Task to complete —
Identify all lines in the listing that include the word "highest", and copy them out.

====================

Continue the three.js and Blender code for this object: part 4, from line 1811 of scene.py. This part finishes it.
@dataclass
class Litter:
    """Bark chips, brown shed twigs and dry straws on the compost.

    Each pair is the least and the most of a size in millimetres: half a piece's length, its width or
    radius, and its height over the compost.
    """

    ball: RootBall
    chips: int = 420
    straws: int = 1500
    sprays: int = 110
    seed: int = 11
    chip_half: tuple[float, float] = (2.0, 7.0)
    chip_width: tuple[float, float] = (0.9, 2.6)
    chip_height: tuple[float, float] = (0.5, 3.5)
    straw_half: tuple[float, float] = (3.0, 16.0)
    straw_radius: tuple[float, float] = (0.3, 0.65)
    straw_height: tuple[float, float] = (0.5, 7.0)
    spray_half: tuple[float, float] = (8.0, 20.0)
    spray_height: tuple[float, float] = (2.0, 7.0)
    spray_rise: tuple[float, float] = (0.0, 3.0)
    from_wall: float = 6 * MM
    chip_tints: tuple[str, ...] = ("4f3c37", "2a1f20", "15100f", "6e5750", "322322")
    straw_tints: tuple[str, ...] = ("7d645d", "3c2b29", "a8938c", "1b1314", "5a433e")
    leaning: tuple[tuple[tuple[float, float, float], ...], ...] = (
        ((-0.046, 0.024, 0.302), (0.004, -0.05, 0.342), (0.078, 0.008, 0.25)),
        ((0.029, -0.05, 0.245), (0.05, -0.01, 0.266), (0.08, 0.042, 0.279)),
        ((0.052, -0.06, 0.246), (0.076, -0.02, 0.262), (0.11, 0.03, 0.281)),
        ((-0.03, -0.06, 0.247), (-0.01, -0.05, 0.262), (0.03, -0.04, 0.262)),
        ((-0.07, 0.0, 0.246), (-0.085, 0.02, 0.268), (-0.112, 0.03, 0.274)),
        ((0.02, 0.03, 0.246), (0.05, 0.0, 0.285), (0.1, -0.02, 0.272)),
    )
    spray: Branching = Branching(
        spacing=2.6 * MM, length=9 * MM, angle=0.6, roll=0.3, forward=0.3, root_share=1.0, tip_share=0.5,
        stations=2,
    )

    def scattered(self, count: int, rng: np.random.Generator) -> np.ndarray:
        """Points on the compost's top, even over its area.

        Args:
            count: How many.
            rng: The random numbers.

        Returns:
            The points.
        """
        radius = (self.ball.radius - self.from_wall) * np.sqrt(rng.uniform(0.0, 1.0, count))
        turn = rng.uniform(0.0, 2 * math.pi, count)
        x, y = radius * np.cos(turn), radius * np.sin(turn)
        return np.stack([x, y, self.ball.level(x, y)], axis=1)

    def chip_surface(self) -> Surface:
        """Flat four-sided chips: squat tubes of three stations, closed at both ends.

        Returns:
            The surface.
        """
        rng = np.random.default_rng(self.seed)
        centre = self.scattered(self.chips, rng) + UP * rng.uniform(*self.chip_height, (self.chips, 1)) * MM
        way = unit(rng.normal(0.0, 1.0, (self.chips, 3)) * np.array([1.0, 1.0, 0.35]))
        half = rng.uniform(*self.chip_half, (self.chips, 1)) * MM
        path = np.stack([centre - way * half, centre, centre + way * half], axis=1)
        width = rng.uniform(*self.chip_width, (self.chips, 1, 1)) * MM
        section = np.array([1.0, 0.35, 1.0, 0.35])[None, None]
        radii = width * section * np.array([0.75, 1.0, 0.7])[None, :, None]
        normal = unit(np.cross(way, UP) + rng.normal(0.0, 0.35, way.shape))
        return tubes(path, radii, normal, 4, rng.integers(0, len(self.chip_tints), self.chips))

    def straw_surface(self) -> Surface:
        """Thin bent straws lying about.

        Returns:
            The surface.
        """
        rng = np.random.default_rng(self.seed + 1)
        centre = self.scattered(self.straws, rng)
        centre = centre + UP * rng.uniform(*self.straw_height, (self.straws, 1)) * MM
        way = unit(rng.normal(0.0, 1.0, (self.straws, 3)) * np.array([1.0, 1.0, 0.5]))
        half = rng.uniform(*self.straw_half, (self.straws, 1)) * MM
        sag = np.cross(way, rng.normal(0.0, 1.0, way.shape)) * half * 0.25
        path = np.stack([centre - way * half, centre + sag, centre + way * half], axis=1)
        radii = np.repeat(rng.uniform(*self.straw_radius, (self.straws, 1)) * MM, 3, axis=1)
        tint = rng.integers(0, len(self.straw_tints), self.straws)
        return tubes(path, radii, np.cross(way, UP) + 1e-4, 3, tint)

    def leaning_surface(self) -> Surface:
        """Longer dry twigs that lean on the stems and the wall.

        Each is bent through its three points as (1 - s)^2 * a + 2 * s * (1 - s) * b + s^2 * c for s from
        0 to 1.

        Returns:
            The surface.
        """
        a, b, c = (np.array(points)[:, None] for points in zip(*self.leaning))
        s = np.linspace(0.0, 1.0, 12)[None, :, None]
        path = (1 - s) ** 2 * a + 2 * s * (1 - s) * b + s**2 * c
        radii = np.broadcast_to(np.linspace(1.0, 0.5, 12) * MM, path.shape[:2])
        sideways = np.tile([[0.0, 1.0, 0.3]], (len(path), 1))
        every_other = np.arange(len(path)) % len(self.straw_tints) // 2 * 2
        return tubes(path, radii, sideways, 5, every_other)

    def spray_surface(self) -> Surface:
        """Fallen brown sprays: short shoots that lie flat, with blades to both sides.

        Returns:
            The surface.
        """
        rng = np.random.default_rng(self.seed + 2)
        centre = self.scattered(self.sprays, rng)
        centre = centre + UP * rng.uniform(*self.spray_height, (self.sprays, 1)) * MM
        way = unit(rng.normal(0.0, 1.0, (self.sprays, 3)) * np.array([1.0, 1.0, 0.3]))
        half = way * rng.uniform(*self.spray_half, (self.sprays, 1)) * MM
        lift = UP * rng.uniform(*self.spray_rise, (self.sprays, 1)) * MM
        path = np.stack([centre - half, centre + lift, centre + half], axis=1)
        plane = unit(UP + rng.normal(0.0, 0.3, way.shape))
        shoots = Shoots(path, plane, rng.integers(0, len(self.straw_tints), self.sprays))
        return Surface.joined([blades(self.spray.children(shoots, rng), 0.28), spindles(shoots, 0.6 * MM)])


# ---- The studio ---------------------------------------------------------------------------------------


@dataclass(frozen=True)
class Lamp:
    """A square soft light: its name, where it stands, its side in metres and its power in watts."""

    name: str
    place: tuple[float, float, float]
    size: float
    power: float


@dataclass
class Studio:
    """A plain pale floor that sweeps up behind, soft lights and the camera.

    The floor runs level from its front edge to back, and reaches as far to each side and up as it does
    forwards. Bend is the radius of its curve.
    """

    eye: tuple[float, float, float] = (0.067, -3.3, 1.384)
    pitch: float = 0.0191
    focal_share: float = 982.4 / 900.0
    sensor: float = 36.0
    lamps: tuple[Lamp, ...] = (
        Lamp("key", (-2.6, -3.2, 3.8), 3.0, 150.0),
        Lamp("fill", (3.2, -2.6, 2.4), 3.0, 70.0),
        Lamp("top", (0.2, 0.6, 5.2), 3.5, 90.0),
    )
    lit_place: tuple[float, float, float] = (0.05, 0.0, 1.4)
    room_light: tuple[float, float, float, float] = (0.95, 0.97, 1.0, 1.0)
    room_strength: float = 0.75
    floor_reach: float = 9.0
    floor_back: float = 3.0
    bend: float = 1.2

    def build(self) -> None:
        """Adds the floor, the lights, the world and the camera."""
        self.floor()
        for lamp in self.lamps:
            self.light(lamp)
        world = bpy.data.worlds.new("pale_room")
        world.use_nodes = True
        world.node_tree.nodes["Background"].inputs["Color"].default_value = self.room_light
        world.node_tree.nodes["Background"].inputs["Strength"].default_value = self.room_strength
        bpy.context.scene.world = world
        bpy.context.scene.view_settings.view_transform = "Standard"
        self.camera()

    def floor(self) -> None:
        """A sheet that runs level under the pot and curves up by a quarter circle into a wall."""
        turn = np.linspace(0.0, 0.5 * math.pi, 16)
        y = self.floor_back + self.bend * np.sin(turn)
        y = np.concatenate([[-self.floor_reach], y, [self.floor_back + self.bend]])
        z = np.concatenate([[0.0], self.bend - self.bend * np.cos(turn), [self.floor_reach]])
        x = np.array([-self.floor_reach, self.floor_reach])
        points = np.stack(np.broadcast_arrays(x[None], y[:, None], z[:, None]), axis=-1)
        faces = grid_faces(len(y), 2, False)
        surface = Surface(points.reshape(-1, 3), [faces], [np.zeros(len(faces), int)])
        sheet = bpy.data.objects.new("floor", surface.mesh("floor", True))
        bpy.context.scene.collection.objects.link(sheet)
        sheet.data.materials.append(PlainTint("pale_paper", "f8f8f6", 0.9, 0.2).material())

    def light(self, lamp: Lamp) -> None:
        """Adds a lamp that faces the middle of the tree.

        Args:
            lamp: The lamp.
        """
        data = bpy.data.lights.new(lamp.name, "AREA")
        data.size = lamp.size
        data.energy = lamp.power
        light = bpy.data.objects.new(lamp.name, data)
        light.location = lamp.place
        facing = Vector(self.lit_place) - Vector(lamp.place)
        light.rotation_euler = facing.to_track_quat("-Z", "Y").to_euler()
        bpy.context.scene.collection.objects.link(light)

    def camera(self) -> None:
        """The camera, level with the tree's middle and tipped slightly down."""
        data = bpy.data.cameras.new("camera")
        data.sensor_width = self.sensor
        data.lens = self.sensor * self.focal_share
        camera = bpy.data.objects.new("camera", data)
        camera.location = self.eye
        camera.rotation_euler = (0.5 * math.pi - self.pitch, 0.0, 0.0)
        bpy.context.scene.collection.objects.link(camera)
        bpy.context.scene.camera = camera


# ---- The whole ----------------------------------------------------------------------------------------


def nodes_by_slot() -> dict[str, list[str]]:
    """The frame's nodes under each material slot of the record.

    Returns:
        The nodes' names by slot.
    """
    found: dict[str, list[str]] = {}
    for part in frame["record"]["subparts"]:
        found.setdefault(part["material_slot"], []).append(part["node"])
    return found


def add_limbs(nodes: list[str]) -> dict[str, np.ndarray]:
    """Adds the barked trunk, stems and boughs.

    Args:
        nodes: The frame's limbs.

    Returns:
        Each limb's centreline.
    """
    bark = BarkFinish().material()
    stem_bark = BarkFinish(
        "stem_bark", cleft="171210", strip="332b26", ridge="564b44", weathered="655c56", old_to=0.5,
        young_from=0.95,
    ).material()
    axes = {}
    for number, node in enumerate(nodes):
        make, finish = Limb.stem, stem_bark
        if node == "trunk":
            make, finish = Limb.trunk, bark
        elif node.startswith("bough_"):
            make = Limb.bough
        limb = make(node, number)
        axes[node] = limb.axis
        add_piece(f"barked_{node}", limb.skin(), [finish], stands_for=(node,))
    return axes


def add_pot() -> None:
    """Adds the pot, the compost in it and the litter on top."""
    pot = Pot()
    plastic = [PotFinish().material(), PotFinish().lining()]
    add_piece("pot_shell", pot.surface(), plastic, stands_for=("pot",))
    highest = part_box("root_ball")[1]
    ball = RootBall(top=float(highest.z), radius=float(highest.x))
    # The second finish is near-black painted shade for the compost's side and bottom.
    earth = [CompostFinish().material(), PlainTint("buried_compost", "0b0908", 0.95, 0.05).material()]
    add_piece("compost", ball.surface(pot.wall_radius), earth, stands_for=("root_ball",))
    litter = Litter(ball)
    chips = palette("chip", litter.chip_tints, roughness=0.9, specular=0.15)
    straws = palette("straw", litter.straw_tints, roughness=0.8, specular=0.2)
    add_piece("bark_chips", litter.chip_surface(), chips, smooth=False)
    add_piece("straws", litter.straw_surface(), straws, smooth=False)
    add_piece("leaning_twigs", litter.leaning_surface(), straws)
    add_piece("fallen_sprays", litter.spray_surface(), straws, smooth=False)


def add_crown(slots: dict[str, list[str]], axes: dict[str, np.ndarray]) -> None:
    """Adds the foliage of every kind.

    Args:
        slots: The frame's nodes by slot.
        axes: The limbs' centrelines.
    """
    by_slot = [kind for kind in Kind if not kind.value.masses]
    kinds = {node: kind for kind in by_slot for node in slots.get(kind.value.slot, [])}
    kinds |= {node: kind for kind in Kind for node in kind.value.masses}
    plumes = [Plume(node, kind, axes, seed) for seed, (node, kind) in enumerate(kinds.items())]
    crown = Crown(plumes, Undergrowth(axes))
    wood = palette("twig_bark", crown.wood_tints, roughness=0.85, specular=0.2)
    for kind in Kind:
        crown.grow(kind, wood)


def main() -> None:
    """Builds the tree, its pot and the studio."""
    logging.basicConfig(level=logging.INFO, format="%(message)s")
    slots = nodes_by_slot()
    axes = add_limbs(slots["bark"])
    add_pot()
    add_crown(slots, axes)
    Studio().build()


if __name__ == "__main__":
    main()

====================

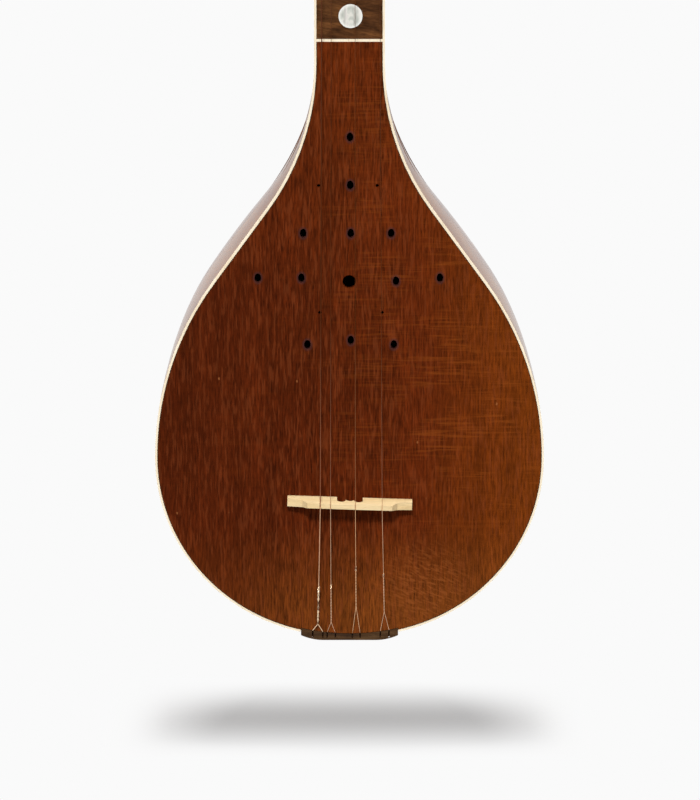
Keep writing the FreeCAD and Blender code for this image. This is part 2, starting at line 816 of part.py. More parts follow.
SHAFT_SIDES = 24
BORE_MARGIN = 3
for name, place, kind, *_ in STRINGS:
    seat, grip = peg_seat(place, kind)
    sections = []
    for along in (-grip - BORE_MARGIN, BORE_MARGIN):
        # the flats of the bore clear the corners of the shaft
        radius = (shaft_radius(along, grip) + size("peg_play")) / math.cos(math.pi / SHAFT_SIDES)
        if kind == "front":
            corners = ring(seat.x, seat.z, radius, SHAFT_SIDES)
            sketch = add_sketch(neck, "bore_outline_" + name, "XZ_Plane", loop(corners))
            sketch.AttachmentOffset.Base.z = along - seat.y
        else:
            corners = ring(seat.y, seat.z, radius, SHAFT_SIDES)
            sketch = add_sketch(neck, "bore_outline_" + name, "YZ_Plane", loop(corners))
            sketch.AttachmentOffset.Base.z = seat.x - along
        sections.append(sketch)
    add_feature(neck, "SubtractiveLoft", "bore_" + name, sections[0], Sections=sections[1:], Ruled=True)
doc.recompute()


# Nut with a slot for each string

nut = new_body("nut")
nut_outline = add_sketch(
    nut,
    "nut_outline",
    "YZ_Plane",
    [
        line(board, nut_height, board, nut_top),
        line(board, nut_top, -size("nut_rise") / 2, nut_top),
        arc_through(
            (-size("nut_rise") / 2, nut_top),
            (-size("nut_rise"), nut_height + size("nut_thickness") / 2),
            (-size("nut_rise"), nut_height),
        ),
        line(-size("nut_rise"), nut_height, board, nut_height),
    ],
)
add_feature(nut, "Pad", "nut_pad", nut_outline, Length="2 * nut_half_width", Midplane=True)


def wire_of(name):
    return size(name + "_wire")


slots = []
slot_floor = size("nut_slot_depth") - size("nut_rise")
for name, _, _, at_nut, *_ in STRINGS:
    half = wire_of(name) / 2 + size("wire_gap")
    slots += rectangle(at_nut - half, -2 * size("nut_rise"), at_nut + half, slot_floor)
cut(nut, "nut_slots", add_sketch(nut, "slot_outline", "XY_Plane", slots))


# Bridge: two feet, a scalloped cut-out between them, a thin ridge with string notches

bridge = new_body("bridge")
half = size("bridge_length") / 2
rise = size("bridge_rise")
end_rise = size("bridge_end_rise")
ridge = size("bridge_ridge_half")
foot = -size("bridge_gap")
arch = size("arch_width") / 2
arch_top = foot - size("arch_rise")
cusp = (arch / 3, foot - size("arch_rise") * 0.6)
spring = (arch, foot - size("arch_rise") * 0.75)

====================

Correct result —
    highest = part_box("root_ball")[1]
    ball = RootBall(top=float(highest.z), radius=float(highest.x))